> **Entries from a dataset**:
-=-=-=-=-

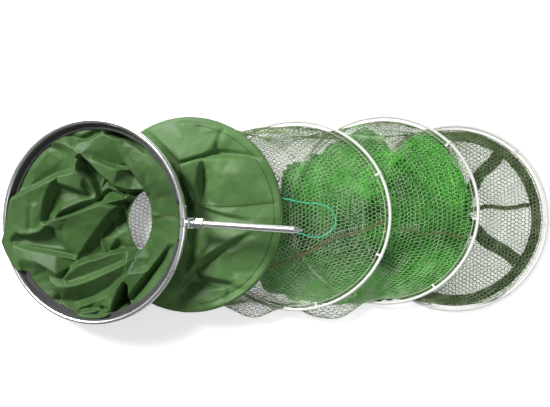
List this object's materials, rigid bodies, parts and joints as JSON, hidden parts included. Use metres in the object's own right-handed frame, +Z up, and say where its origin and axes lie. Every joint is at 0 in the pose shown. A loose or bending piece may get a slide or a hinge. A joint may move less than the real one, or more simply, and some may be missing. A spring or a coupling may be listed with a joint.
{
  "type": "collapsible keepnet",
  "caption": "Keepnet of overlapping round hoops with a fabric mouth sleeve, green mesh body and a swivelling bank spike.",
  "frame": {"origin": "On the ground under the middle of the outline of the five overlapping hoops, tie cord left out.", "axes": "+X along the row of hoops from the mouth ring to the last hoop, +Y to the left of that way, +Z up."},
  "size_m": [1.0187, 0.378, 0.1449],
  "materials": {
    "white_aluminium": "white satin coat on aluminium",
    "satin_aluminium": "satin cast and turned aluminium",
    "rivet_steel": "plain steel",
    "dark_steel": "dark steel",
    "grey_tape": "woven dark grey tape",
    "green_fabric": "dark green coated nylon with a fine weave",
    "cream_wire": "white plastic coated wire",
    "white_plastic": "white moulded plastic",
    "pale_cord": "thin pale cord",
    "green_net": "green knotless nylon mesh",
    "dark_webbing": "dark green woven webbing",
    "teal_cord": "thin sea-green braided cord"
  },
  "bodies": {
    "mouth": {"mouth_ring": "white_aluminium", "mouth_lining": "grey_tape", "bracket_sleeve_upper": "white_aluminium", "bracket_sleeve_lower": "white_aluminium", "sleeve_rivets": "rivet_steel", "ring_rivet": "dark_steel", "pivot_pin": "dark_steel", "fabric_sleeve": "green_fabric"},
    "swivel": {"swivel_block": "satin_aluminium", "spike_stud": "dark_steel", "spike_tube": "white_aluminium", "spike_point": "satin_aluminium"},
    "nut": {"lock_nut": "satin_aluminium"},
    "hoop_2": {"hoop_2_wire": "cream_wire", "hoop_2_ferrule": "rivet_steel", "hoop_2_hem": "green_fabric", "tie_loop": "teal_cord", "net_2_3": "green_net"},
    "hoop_3": {"hoop_3_wire": "cream_wire", "hoop_3_ferrule": "rivet_steel", "hoop_3_clips": "white_plastic", "hoop_3_edge_cord": "pale_cord", "net_3_4": "green_net"},
    "hoop_4": {"hoop_4_wire": "cream_wire", "hoop_4_ferrule": "rivet_steel", "hoop_4_clips": "white_plastic", "hoop_4_edge_cord": "pale_cord", "net_4_5": "green_net"},
    "hoop_5": {"hoop_5_wire": "cream_wire", "hoop_5_ferrule": "rivet_steel", "hoop_5_clips": "white_plastic", "hoop_5_edge_cord": "pale_cord", "base_net": "green_net", "base_band": "dark_webbing", "base_straps": "dark_webbing"}
  },
  "joints": [
    {"name": "spike_swivel", "type": "hinge", "parent": "mouth", "child": "swivel", "pos_m": [-0.15753, -0.0065, 0.09303], "axis": [0, -1, 0], "range_deg": [0, 180]},
    {"name": "lock_nut_turn", "type": "hinge", "parent": "swivel", "child": "nut", "pos_m": [-0.12953, -0.00801, 0.10002], "axis": [0.969, -0.0523, 0.2416], "continuous": true},
    {"name": "hoop_2_slide", "type": "slide", "parent": "mouth", "child": "hoop_2", "axis": [1, 0, 0], "range_m": [-0.13, 0.11], "deforming": ["fabric_sleeve"]},
    {"name": "hoop_3_slide", "type": "slide", "parent": "hoop_2", "child": "hoop_3", "axis": [1, 0, 0], "range_m": [-0.15, 0.15], "deforming": ["net_2_3"]},
    {"name": "hoop_4_slide", "type": "slide", "parent": "hoop_3", "child": "hoop_4", "axis": [1, 0, 0], "range_m": [-0.12, 0.17], "deforming": ["net_3_4"]},
    {"name": "hoop_5_slide", "type": "slide", "parent": "hoop_4", "child": "hoop_5", "axis": [1, 0, 0], "range_m": [-0.095, 0.19], "deforming": ["net_4_5"]}
  ]
}
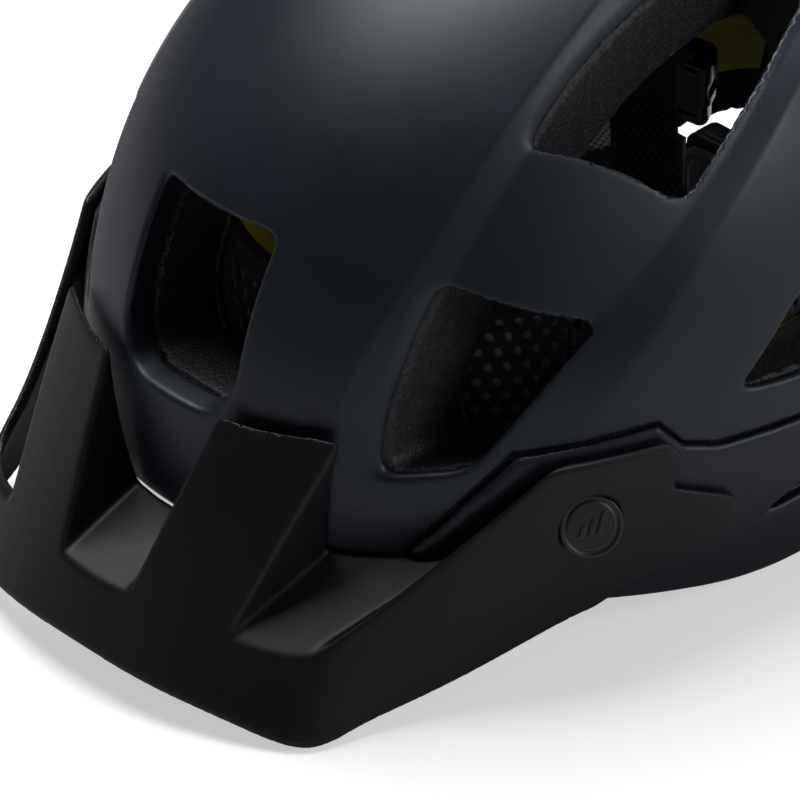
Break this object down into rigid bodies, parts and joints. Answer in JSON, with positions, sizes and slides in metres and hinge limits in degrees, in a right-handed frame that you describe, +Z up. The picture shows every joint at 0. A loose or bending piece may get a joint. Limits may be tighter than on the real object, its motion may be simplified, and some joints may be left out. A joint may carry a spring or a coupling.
{
  "type": "cycling helmet",
  "caption": "Half-shell mountain bike helmet with a tilting faceted visor, vented two-piece shell, foam liner, low-friction liner, pads, strap harness and dial-adjusted fit cradle.",
  "frame": {"origin": "on the ground under the middle of the helmet's overall length, with the helmet put down on its visor corners and side rims", "axes": "+Z up, -Y to the front of the helmet, +X to the wearer's left"},
  "size_m": [0.21, 0.3135, 0.1776],
  "materials": {
    "shell": "matte blue-black polycarbonate skin, fine satin grain",
    "wrap": "matte black polycarbonate, fine satin grain",
    "foam": "black expanded polystyrene foam with visible fused beads",
    "brass_insert": "threaded brass sleeve",
    "screw_steel": "zinc plated steel",
    "trim": "matte black moulded cap",
    "nylon": "black moulded nylon, light satin",
    "elastomer": "black elastomer",
    "visor_plastic": "matte black injection moulded visor, fine texture",
    "slip_yellow": "thin yellow polycarbonate low-friction liner",
    "hook_tape": "black hook tape",
    "dial_plastic": "black soft-touch dial with finger grooves",
    "buckle_plastic": "black acetal, slightly glossy",
    "pad_fabric": "black perforated spacer mesh over foam",
    "webbing": "black woven polyester webbing"
  },
  "bodies": {
    "helmet": {"upper_shell": "shell", "lower_shell": "wrap", "eps_liner": "foam", "pivot_inserts": "brass_insert", "pivot_screws": "screw_steel", "strap_anchors": "nylon", "liner_plugs": "elastomer", "divider_left": "nylon", "divider_right": "nylon", "strap_front_left": "webbing", "strap_front_right": "webbing", "strap_rear_left": "webbing", "strap_rear_right": "webbing", "chin_strap_left": "webbing", "chin_strap_right": "webbing", "buckle_socket": "buckle_plastic", "buckle_plug": "buckle_plastic"},
    "visor": {"visor": "visor_plastic", "pivot_cap_left": "trim", "pivot_cap_right": "trim"},
    "slip": {"slip_liner": "slip_yellow", "brow_pad": "pad_fabric", "temple_pad_left": "pad_fabric", "temple_pad_right": "pad_fabric", "crown_pad": "pad_fabric", "side_pad_left": "pad_fabric", "side_pad_right": "pad_fabric", "pad_dots": "hook_tape", "cradle_guide": "nylon"},
    "cradle": {"dial_housing": "nylon", "housing_cover": "nylon", "cradle_pad": "pad_fabric"},
    "dial": {"dial_pinion": "nylon", "dial_knob": "dial_plastic"},
    "band_left": {"band_left": "nylon"},
    "band_right": {"band_right": "nylon"},
    "cam_left": {"cam_left": "nylon"},
    "cam_right": {"cam_right": "nylon"}
  },
  "joints": [
    {"name": "visor_tilt", "type": "hinge", "parent": "helmet", "child": "visor", "pos_m": [0, -0.06159, 0.0457], "axis": [-1, 0, 0], "range_deg": [0, 8]},
    {"name": "slip_turn", "type": "hinge", "parent": "helmet", "child": "slip", "pos_m": [0, 0.01621, 0.057], "axis": [0, 0, 1], "range_deg": [-2, 2], "stiffness_Nm_per_rad": 2},
    {"name": "cradle_height", "type": "slide", "parent": "slip", "child": "cradle", "axis": [0, 0.2199, 0.9755], "range_m": [0, 0.01]},
    {"name": "dial_turn", "type": "hinge", "parent": "cradle", "child": "dial", "pos_m": [0, 0.10721, 0.024], "axis": [0, -1, 0], "range_deg": [0, 68]},
    {"name": "band_left_slide", "type": "slide", "parent": "cradle", "child": "band_left", "axis": [-1, 0, 0], "range_m": [0, 0.006]},
    {"name": "band_right_slide", "type": "slide", "parent": "cradle", "child": "band_right", "axis": [1, 0, 0], "range_m": [0, 0.006]},
    {"name": "cam_left_flip", "type": "hinge", "parent": "helmet", "child": "cam_left", "pos_m": [0.04, 0.02641, 0.018], "axis": [0, 0, -1], "range_deg": [0, 80]},
    {"name": "cam_right_flip", "type": "hinge", "parent": "helmet", "child": "cam_right", "pos_m": [-0.04, 0.02641, 0.018], "axis": [0, 0, 1], "range_deg": [0, 80]}
  ],
  "couplings": [
    {"joint": "band_left_slide", "follows": "dial_turn", "m_per_rad": 0.005},
    {"joint": "band_right_slide", "follows": "dial_turn", "m_per_rad": 0.005}
  ]
}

-=-=-=-=-

> **INSTRUCTION**: Copy out every line of the listing that includes the string "object".

> **SOLUTION FOR THIS PROBLEM**:
List this object's materials, rigid bodies, parts and joints as JSON, hidden parts included. Use metres in the object's own right-handed frame, +Z up, and say where its origin and axes lie. Every joint is at 0 in the pose shown. A loose or bending piece may get a slide or a hinge. A joint may move less than the real one, or more simply, and some may be missing. A spring or a coupling may be listed with a joint.
Break this object down into rigid bodies, parts and joints. Answer in JSON, with positions, sizes and slides in metres and hinge limits in degrees, in a right-handed frame that you describe, +Z up. The picture shows every joint at 0. A loose or bending piece may get a joint. Limits may be tighter than on the real object, its motion may be simplified, and some joints may be left out. A joint may carry a spring or a coupling.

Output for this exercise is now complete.